Congress just passed a law that will give me (and millions of people like me) extra Social Security benefits that we simply do not deserve and haven't earned.

To understand what is going on, here is a quick history lesson: The original Social Security Act included unintentional and overly generous benefits for government employees. These were benefits that no other Americans could get. About 50 years ago, a more responsible Congress recognized this and created two laws to correct this mistake. The Windfall Elimination Provision said that Social Security retirement benefits for government employees should be figured the same way as those for all other senior citizens. The Government Pension Offset law said that government pensions should offset any Social Security spousal benefits potentially due, just as Social Security retirement benefits have always offset those same spousal benefits.

But now, bowing to relentless pressure from government employee unions and advocacy groups, a more naive and vote-seeking Congress has repealed WEP and GPO. So once again, government retirees like me will get overly generous Social Security benefits that no other senior citizens in the country are eligible for. And by so doing, they have put a $200 billion hole in an already rapidly deflating Social Security budget balloon.

To explain why repealing WEP and GPO is a wrongheaded boondoggle, I will use myself as an example. But first, you need to know a basic tenet of Social Security: Benefits have always been skewed to give lower-paid workers a better deal than their more highly paid counterparts. Very low-paid workers could get a Social Security benefit that represents up to 90% of their preretirement earnings. This percentage is known as a "replacement rate." People with average incomes (the middle class) generally get a 40% replacement rate.

So now back to me. I spent the bulk of my career working for the federal government.
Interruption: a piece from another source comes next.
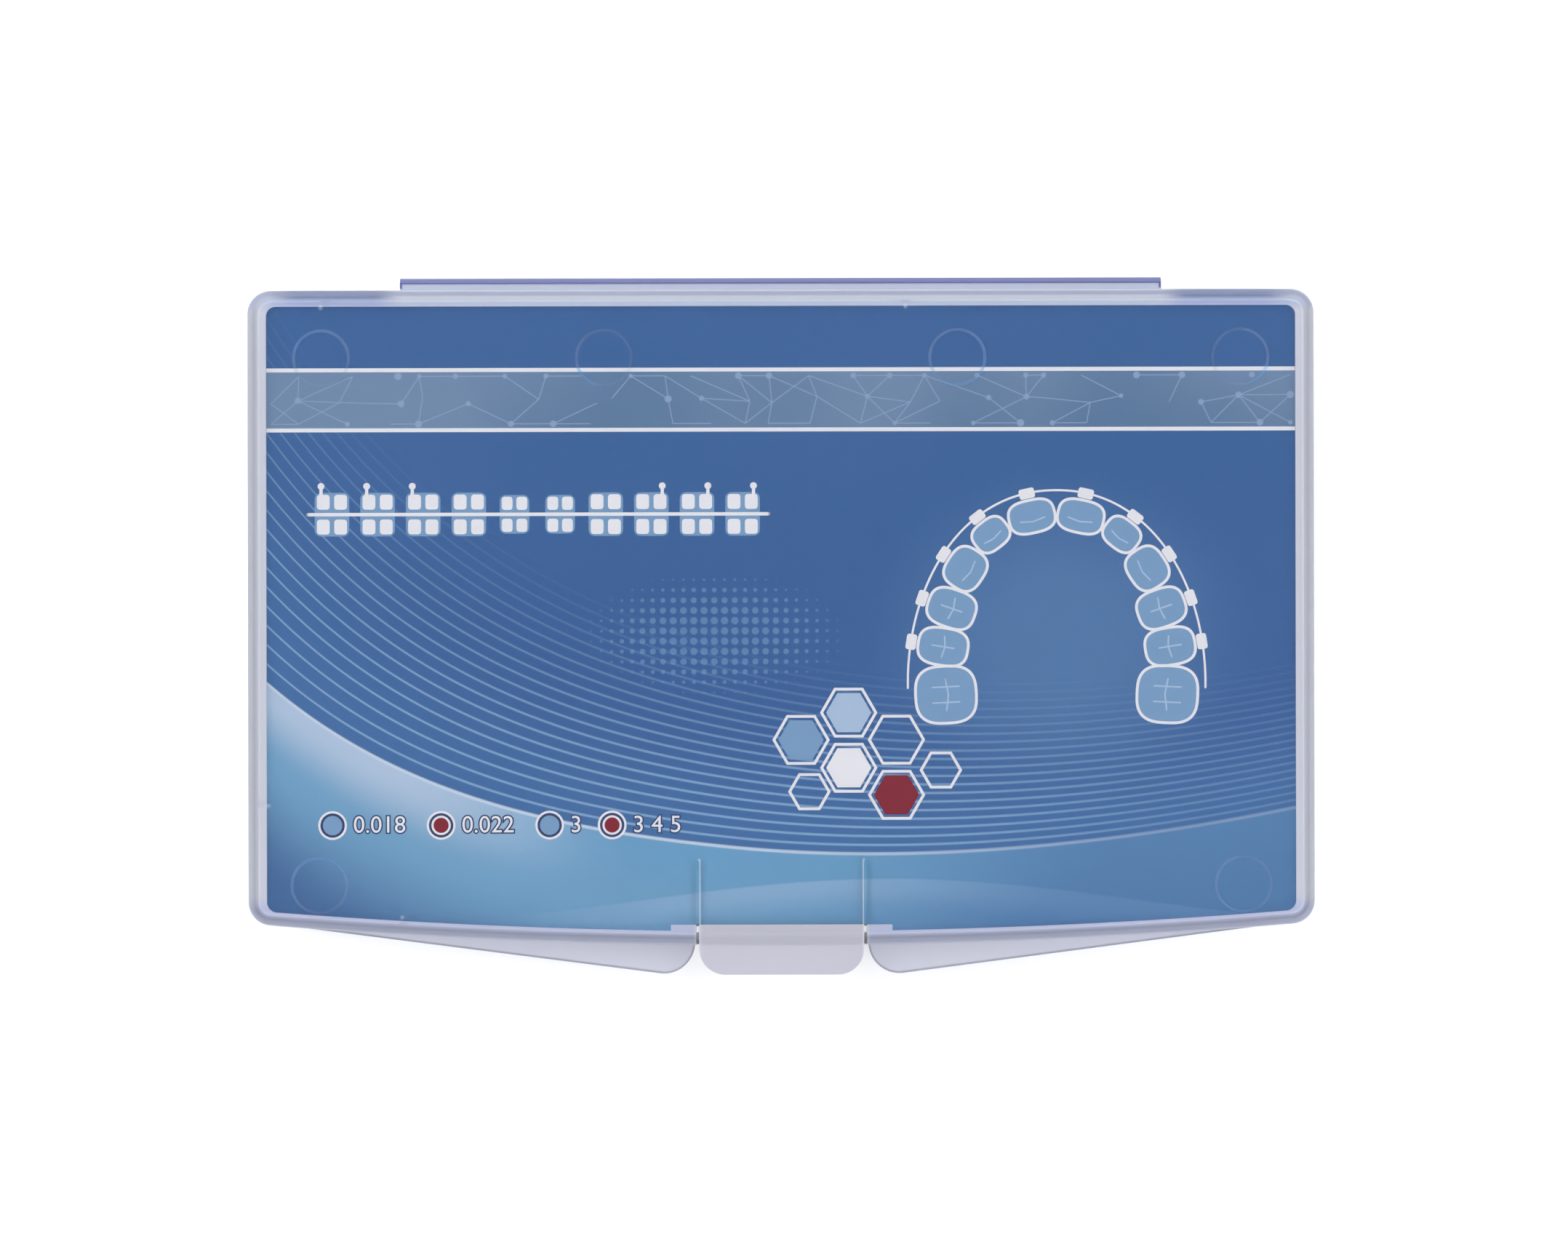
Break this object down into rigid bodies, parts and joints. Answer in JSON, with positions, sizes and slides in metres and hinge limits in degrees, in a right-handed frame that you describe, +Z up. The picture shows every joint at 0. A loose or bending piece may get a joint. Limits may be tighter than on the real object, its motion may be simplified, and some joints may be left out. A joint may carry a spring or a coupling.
{
  "type": "orthodontic bracket kit case",
  "caption": "Flat clear plastic hinged case with a printed card in the lid, holding ceramic orthodontic brackets on an adhesive card.",
  "frame": {"origin": "middle of the underside of the closed case", "axes": "+X to the right along the hinge, +Y to the rear where the hinge is, +Z up through the lid"},
  "size_m": [0.13, 0.085, 0.013],
  "materials": {
    "clear_case": "moulded clear polypropylene, slightly milky lavender, glossy",
    "printed_card": "coated blue printed card",
    "bracket_card": "coated white card",
    "adhesive_film": "clear tacky foam tape",
    "ceramic": "polished translucent alumina"
  },
  "bodies": {
    "base": {"case_base": "clear_case", "bracket_card": "bracket_card", "adhesive_strip_upper": "adhesive_film", "adhesive_strip_lower": "adhesive_film", "bracket_upper_right_1": "ceramic", "bracket_upper_right_2": "ceramic", "bracket_upper_right_3": "ceramic", "bracket_upper_right_4": "ceramic", "bracket_upper_right_5": "ceramic", "bracket_upper_left_1": "ceramic", "bracket_upper_left_2": "ceramic", "bracket_upper_left_3": "ceramic", "bracket_upper_left_4": "ceramic", "bracket_upper_left_5": "ceramic", "bracket_lower_right_1": "ceramic", "bracket_lower_right_2": "ceramic", "bracket_lower_right_3": "ceramic", "bracket_lower_right_4": "ceramic", "bracket_lower_right_5": "ceramic", "bracket_lower_left_1": "ceramic", "bracket_lower_left_2": "ceramic", "bracket_lower_left_3": "ceramic", "bracket_lower_left_4": "ceramic", "bracket_lower_left_5": "ceramic"},
    "lid": {"case_lid": "clear_case", "printed_insert": "printed_card"}
  },
  "joints": [
    {"name": "lid_hinge", "type": "hinge", "parent": "base", "child": "lid", "pos_m": [0, 0.04255, 0.0066], "axis": [-1, 0, 0], "range_deg": [0, 180]}
  ]
}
While working as a fed, I paid into the Civil Service Retirement System, not Social Security. (Things have changed since I was hired in the early 1970s; all federal employees hired after 1984 pay into Social Security.) But I also did pay into Social Security at a few jobs I had in high school and college and at other jobs I've had since I retired from federal government work. I have about 15 years of earnings that were covered by Social Security.

So when the Social Security computers looked at my record when I applied for Social Security benefits, they assumed I must be poor. After all, I had all those years with no earnings. That record didn't show that I actually was working all that time for the government and earning a civil service retirement pension.

And because the Social Security system thought I was poor, it was programmed to give me that 90% poor person's benefit rate. In other words, I would have been getting an undeserved windfall from Social Security. And that's where the "Windfall Elimination Act" came in. It correctly recognized that I wasn't poor, and it gave me the same 40% rate all other average income Americans get.

And it did the same for all other workers who spent the bulk of their careers in jobs not covered by Social Security. These are primarily teachers, police officers and firefighters in certain states. (Why those groups don't pay into Social Security is the subject for another column.)

 

For the past half-century, union officials representing these groups have been pressuring Congress to eliminate WEP because they wrongly think the law cheats their members out of Social Security benefits they are due. And in each of those years, a bill to eliminate WEP has failed to get approved. But in this wacky political year, things were different. So even though almost all of you reading this column are getting the proper 40% Social Security benefit rate, Congress has now decided to eliminate WEP to give me (and all those other government employees like me) the 90% rate -- boosting our Social Security checks by a couple hundred extra bucks per month. What a sham and what a shame!

But it gets even worse. As I said, the other law that the misnamed "Fairness Act" eliminated is called the Government Pension Offset, or GPO.

To explain what is going on here, I will once again use myself as an example. Before the GPO law came into effect, I would have been able to get my government pension retirement check AND I would have been due a "dependent" husband's benefit on my wife's Social Security record. Why? Because of those Social Security computers that think I'm a poor old guy with just a small Social Security check. So I was deemed financially dependent on my wife and granted spousal benefits on her Social Security record. But the GPO law came along and recognized I worked for the government and get a civil service pension check. And just like a Social Security retirement check offsets any spousal benefits that might be due, my civil service pension check would also offset those potential dependent benefits.

But by eliminating GPO, Congress is giving me (and all those millions of other government pensioners) unintended benefits from our spouses. Think about that. Almost all of you reading this column cannot collect your own Social Security retirement check and at the same time, get some extra benefits from your spouse's account. But now I and other government pensioners will do just that.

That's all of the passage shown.